In a season where we’ve been hammered by political name-calling and divisive fearmongering, the threat of climate change and global terrorism, and protests and gun violence in hometowns across America, it is an emotional salve to return, if even for an evening, to the world of Giacomo Puccini’s young Bohemians. La Bohème reminds us of a simpler time and the tenderness and recklessness of young love. Nobody can deliver Puccini better than Glimmerglass.

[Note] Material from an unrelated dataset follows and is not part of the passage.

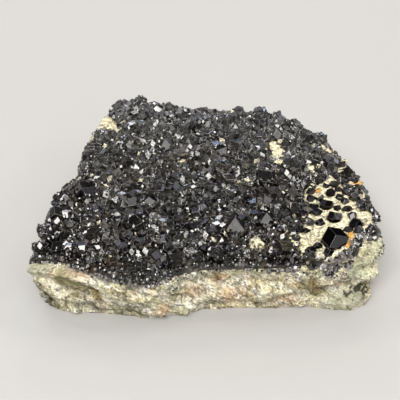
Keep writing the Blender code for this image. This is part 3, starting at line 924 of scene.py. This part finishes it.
def tops_near(x, y, radius):
    """The crust's own corner points within radius of a place."""
    return [v.co / MM for v in ground.data.vertices if math.hypot(v.co.x / MM - x, v.co.y / MM - y) < radius]


large = grow("garnets_large", large_garnets(), CUT_GARNETS[:1], random.Random(1))

# %% Lone garnets
LONE_NODES = ["garnet_largest", "garnet_right", "garnet_middle", "garnet_left", "garnet_upper"]
LONE_TURN_SEED = 13


def lone_garnet(node_name, turn):
    low, high = (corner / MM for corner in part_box(node_name))
    spread = [turn @ Vector(p) for p in PLAIN_GARNET[0][0]]
    size = (high.z - low.z) / (max(p.z for p in spread) - min(p.z for p in spread))
    crystal = ((low + high) / 2, size, turn, EVEN, 0.0)
    made = grow("lone_" + node_name, [crystal], CUT_GARNETS[:1], random.Random(2))
    made.data.materials.append(LARGE_GARNET)
    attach(made, "root")
    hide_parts(node_name)
    return (low + high) / 2, size


lone_chance = random.Random(LONE_TURN_SEED)
LONE_PLACES = [lone_garnet(name, any_turn(lone_chance)) for name in LONE_NODES]

# %% [markdown]
# ## The druse
# The common garnets are 2 to 5 mm. They are thrown at the crust one by one, the biggest first, and each stays if
# it isn't too near its neighbours. It then sinks a little into what carries it, so that it looks grown, not
# laid. Near the rim they get finer. A second, finer throw fills what is left.

# %% Common garnets
COMMON_COUNT = 2100
COMMON_SIZES = (1.9, 5.0)
COMMON_CLOSENESS = 0.29
SURFACE_REACH = 3.0
SINK = (-0.02, 0.3)
# The slab's plan, in which crystals are thrown.
SLAB_AREA = ((-73, 76), (-67, 57))
FRONT_PART = -30
# Nearer to the front rim than RIM_TAPER a crystal is this part of its size, and so much more for each millimetre.
RIM_TAPER, COMMON_TAPER, FINE_TAPER = 9.0, (0.3, 0.075), (0.55, 0.05)
RIM_BAND = 4.0
BACK_TAPER, BACK_SIZE = 5.0, 0.52
KNOB_SIDE = 30
FAR_FROM_RIM = 10.0


def stretched(chance):
    return tuple(chance.uniform(0.8, 1.2) for _ in range(3))


def thrown(area, chance):
    """A random place in an area of the plan."""
    return chance.uniform(*area[0]), chance.uniform(*area[1])


def rim_distance(x, y):
    """Rough distance to the slab's edge, or at the left front to the crust's: the nearest step that leaves it."""
    for reach in (1.5, 3.0, 5.0, 8.0):
        for k in range(8):
            angle = k * math.pi / 4
            beyond = surface_at(x + reach * math.cos(angle), y + reach * math.sin(angle))
            if beyond is None or (not beyond[2] and x < KNOB_SIDE and y < FRONT_PART):
                return reach
    return FAR_FROM_RIM


def common_garnets(places, chance):
    smallest, biggest = COMMON_SIZES
    crystals = []
    for _ in range(COMMON_COUNT * 14):
        if len(crystals) >= COMMON_COUNT:
            break
        x, y = thrown(SLAB_AREA, chance)
        share = len(crystals) / COMMON_COUNT
        patchy = 1.0 + 0.35 * noise.noise(Vector((x / 14, y / 14, 5)))
        size = (smallest + (biggest - smallest) * (1 - share) ** 2.0) * patchy
        found = surface_at(x, y)
        if found is None or not found[2]:
            continue
        height = found[0]
        if near_any(x, y, OPEN_SPOTS, 0.3 * size):
            continue
        if near_any(x, y, CREAM_SPOTS, -0.7) and chance.random() < 0.93:
            continue
        edge = rim_distance(x, y)
        if edge < RIM_TAPER and y < FRONT_PART:
            size *= COMMON_TAPER[0] + COMMON_TAPER[1] * edge
        elif edge < BACK_TAPER:
            size *= BACK_SIZE
        if not places.is_free(x, y, size, COMMON_CLOSENESS):
            continue
        places.take(x, y, size)
        sink = chance.uniform(*SINK)
        level = 0.35 * height + 0.65 * (mean_surface(x, y, SURFACE_REACH) or height) - sink * size
        centre = (x, y, level)
        dust = min(1.0, max(0.0, 2.4 * sink))
        crystals.append((centre, size, any_turn(chance), stretched(chance), dust))
    return crystals


druse_chance = random.Random(21)
near_rim = []
places = Places()
for x, y, size in LARGE_GARNETS:
    places.take(x, y, size * 1.25)
for centre, size in LONE_PLACES:
    places.take(centre.x, centre.y, size * 1.2)
common = grow("garnets_common", common_garnets(places, druse_chance), CUT_GARNETS, druse_chance)

# %% Fine garnets
FINE_COUNT = 6200
FINE_SIZES = (0.8, 1.9)
FINE_CLOSENESS = 0.28
# The two small knobs of rock: fine garnets grow over them up to their cream middle.
KNOB_SPOTS = [(23.5, -44, 8), (18.5, -7, 7)]
# The bare ledge at the left front, in plan.
LEDGE_AREA = ((-73, -12), (-68, -44))
# No crystal grows on the slab's top lower than this.
LOWEST_RIM = 19.0


def fine_garnets(places, chance, near_rim):
    """Small garnets in the gaps between the common ones."""
    crystals = []
    for _ in range(FINE_COUNT * 12):
        if len(crystals) >= FINE_COUNT:
            break
        x, y = thrown(SLAB_AREA, chance)
        size = chance.uniform(*FINE_SIZES)
        found = surface_at(x, y)
        if found is None:
            continue
        height, _, on_crust = found
        on_ledge = x < LEDGE_AREA[0][1] and y < FRONT_PART
        on_knob = near_any(x, y, KNOB_SPOTS) and not near_any(x, y, CREAM_SPOTS, -0.2)
        if not on_crust and not on_knob and (on_ledge or height < LOWEST_RIM or rim_distance(x, y) > 2):
            continue
        if near_any(x, y, OPEN_SPOTS):
            continue
        if near_any(x, y, CREAM_SPOTS, -0.5) and chance.random() < 0.8:
            continue
        if not places.is_free(x, y, size, FINE_CLOSENESS):
            continue
        places.take(x, y, size)
        centre = (x, y, height + chance.uniform(-0.2, 0.25) * size)
        edge = rim_distance(x, y) if y < FRONT_PART else FAR_FROM_RIM
        if edge < RIM_TAPER:
            size *= FINE_TAPER[0] + FINE_TAPER[1] * edge
        band = near_rim if edge < RIM_BAND else crystals
        band.append((centre, size, any_turn(chance), stretched(chance), chance.uniform(0.0, 0.8)))
    return crystals


fine = grow("garnets_fine", fine_garnets(places, druse_chance, near_rim), PLAIN_GARNET, druse_chance)

# %% [markdown]
# ## Garnets in the bare rock
# The pale knob at the right is peppered with garnets of all sizes, sunk to about half. Some parts of it are
# almost clean, and there the rock shows as broad cream areas.

# %% Garnets in the rock
ROCK_GARNET_COUNT = 430
ROCK_GARNET_SIZES = (0.9, 3.7)
ROCK_CLOSENESS = 0.5
KNOB_AREA = ((40, 75), (-54, -5))


def rock_garnets(places, chance):
    smallest, biggest = ROCK_GARNET_SIZES
    crystals = []
    for _ in range(ROCK_GARNET_COUNT * 14):
        if len(crystals) >= ROCK_GARNET_COUNT:
            break
        x, y = thrown(KNOB_AREA, chance)
        size = smallest + (biggest - smallest) * (1 - len(crystals) / ROCK_GARNET_COUNT) ** 1.8
        found = surface_at(x, y)
        if found is None or found[2] or near_any(x, y, CLEAN_ROCK, 0.2 * size) or found[0] < LOWEST_RIM:
            continue
        if not places.is_free(x, y, size, ROCK_CLOSENESS):
            continue
        places.take(x, y, size)
        centre = (x, y, found[0] - chance.uniform(0.0, 0.25) * size)
        crystals.append((centre, size, any_turn(chance), stretched(chance), 0.2))
    return crystals


in_rock = grow("garnets_in_rock", rock_garnets(places, druse_chance), CUT_GARNETS, druse_chance)

# %% [markdown]
# ## The crust's broken edge
# Along the rim the crust is seen in section: a band of fine garnets up to two millimetres deep, which thins out
# downwards over the rock. Rays from the four sides find the wall, and fine crystals are set into it.

# %% Rim garnets
RIM_COUNT = 4600
RIM_SIZES = (0.45, 1.0)
RIM_DEPTH = 2.0
RIM_REACH = 5.5
CLEAN_RIM = (-36, -5)
SIDES = [((0, -1), 0.5), ((1, 0), 0.16), ((-1, 0), 0.18), ((0, 1), 0.16)]


def rim_garnets(chance):
    crystals = []
    for side, share in SIDES:
        outward = Vector((side[0], side[1], 0))
        along = Vector((-side[1], side[0], 0))
        for _ in range(int(RIM_COUNT * share * 3)):
            start = along * chance.uniform(-75, 77) + outward * 120
            depth = RIM_DEPTH * chance.random() ** 2.2
            size = chance.uniform(*RIM_SIZES) * (1.2 - 0.2 * depth)
            hit = ROCK_TREE.ray_cast(start + Vector((0, 0, 23)), -outward)
            if hit[0] is None:
                continue
            inside = hit[0] - outward * 2.5
            top = surface_at(inside.x, inside.y)
            if top is None or not top[2] or (side == (0, -1) and CLEAN_RIM[0] < hit[0].x < CLEAN_RIM[1]):
                continue
            bed = ROCK_TREE.ray_cast(Vector((inside.x, inside.y, 60)), DOWN)[0]
            if bed is None:
                continue
            hit = ROCK_TREE.ray_cast(Vector((start.x, start.y, bed.z - depth + 0.8)), -outward)
            if hit[0] is None or (hit[0] - inside).length > RIM_REACH:
                continue
            if hit[0].z < LOWEST_RIM - 2 or noise.noise(hit[0] / 5 + Vector((0, 0, 9))) < -0.4 + 0.2 * depth:
                continue
            centre = hit[0] - hit[1] * size * 0.1
            crystals.append((centre, size, any_turn(chance), stretched(chance), chance.uniform(0.4, 1.0)))
            if len(crystals) >= RIM_COUNT:
                return crystals
    return crystals


near_rim += rim_garnets(random.Random(31))
print("along the rim:", len(near_rim))

# %% [markdown]
# ## The ledge and the band
# At the left front the crust stops short of the rim, and fine crystals thin out over the bare ledge before it.
# At the right end a narrow band of grey druse runs over the bare rock, along a line given in plan.

# %% Ledge and band
LEDGE_COUNT = 1300
# How far the crystals go from the crust over the ledge; left of CLEAN_LIP they go less far.
LEDGE_REACH = 1.9
CLEAN_LIP, CLEAN_REACH = -54, 1.0
BAND_LINE = [(49, -54.8), (55, -53.5), (61, -50.5), (65, -45), (69.5, -41), (74.5, -38)]
BAND_AREA = ((49, 76), (-60, -36))
BAND_WIDE = 1.8
BAND_COUNT = 900
BAND_SIZES = (0.45, 1.55)


def ledge_garnets(chance):
    crystals = []
    for _ in range(LEDGE_COUNT * 14):
        if len(crystals) >= LEDGE_COUNT:
            break
        x, y = thrown(LEDGE_AREA, chance)
        found = surface_at(x, y)
        reach = (LEDGE_REACH if x > CLEAN_LIP else CLEAN_REACH) * chance.random() ** 1.4
        if found is None or found[2] or found[0] < LOWEST_RIM - 2:
            continue
        crust = CRUST_TREE.ray_cast(Vector((x, y, found[0] + 0.7)), Vector((0, 1, 0)), reach)
        if crust[0] is None:
            continue
        size = chance.uniform(*RIM_SIZES) * 1.1
        centre = Vector((x, y, found[0] - 0.1 * size))
        crystals.append((centre, size, any_turn(chance), stretched(chance), chance.uniform(0.4, 1.0)))
    return crystals


def band_distance(x, y):
    """Distance in plan from the middle line of the grey band at the right end."""
    nearest = BAND_WIDE * 3
    for (ax, ay), (bx, by) in zip(BAND_LINE, BAND_LINE[1:]):
        share = ((x - ax) * (bx - ax) + (y - ay) * (by - ay)) / ((bx - ax) ** 2 + (by - ay) ** 2)
        share = min(1.0, max(0.0, share))
        nearest = min(nearest, math.hypot(x - ax - share * (bx - ax), y - ay - share * (by - ay)))
    return nearest


def band_garnets(chance):
    smallest, biggest = BAND_SIZES
    crystals = []
    for _ in range(BAND_COUNT * 12):
        if len(crystals) >= BAND_COUNT:
            break
        x, y = thrown(BAND_AREA, chance)
        found = surface_at(x, y)
        if found is None or found[2] or found[0] < LOWEST_RIM:
            continue
        reach = BAND_WIDE * (0.35 + 0.65 * chance.random()) + 1.2 * noise.noise(Vector((x, y, 3)) / 3)
        if band_distance(x, y) > reach:
            continue
        size = smallest + (biggest - smallest) * chance.random() ** 1.6
        centre = (x, y, found[0] - 0.1 * size)
        crystals.append((centre, size, any_turn(chance), stretched(chance), chance.uniform(0.2, 0.9)))
    return crystals


rim_crystals = near_rim + ledge_garnets(random.Random(33)) + band_garnets(random.Random(34))
rim = grow("garnets_rim", rim_crystals, PLAIN_GARNET, random.Random(32))

# %% Finishing the garnets
RIM_DRUSE = garnet_finish("fine grey druse", 0.8, colour(24, 24, 26), colour(150, 147, 143), 0.25)
finishes = {rim.name: RIM_DRUSE, large.name: LARGE_GARNET, in_rock.name: ROCK_GARNET}
for piece in (large, common, fine, in_rock, rim):
    piece.data.materials.append(finishes.get(piece.name, GARNET))
    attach(piece, "root")

# %% [markdown]
# ## The table
# The stone lies on a plain pale surface, which only shows its shadow.

# %% Floor
FLOOR_SIZE = 6.0


def add_floor():
    bm = bmesh.new()
    bmesh.ops.create_grid(bm, x_segments=1, y_segments=1, size=FLOOR_SIZE / 2)
    floor = new_object("floor", bm)
    f = Finish("pale table")
    f.link(f.blend(f.noise(3, 2), colour(176, 176, 175), colour(181, 181, 180)), "Base Color")
    f.shader.inputs["Roughness"].default_value = 0.75
    floor.data.materials.append(f.material)


add_floor()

This is my sixth summer visiting Glimmerglass Festival, and every year I’m impressed by the thoughtful programming that balances traditional and contemporary opera as well as showcases cross-over musical theatre. The productions are augmented by readings, cabaret, artist talks, and often an exhibition at the jewel of the Fenimore Art Museum. Sadly, this year I will miss the spice provided annually by Supreme Court Justice Ginsburg, drawing out the legal conundrums and themes in operatic scenes that are sung by the Young Artists.

Last week, my “weekend” started with one of the most beloved works in operatic repertoire. Not only is La Bohème a great way for young singers to secure cornerstone roles under their belts, but audiences being introduced to opera often fall, as I did, for this as for a first love. It’s a no-brainer for opera companies. (The Metropolitan Opera alone has presented over 1200 performances since 1900.)
How can one not love it? There is no grandstanding here; there are no elephants, gods, queens, and larger-than-life madwoman scenes. Nothing strains credulity.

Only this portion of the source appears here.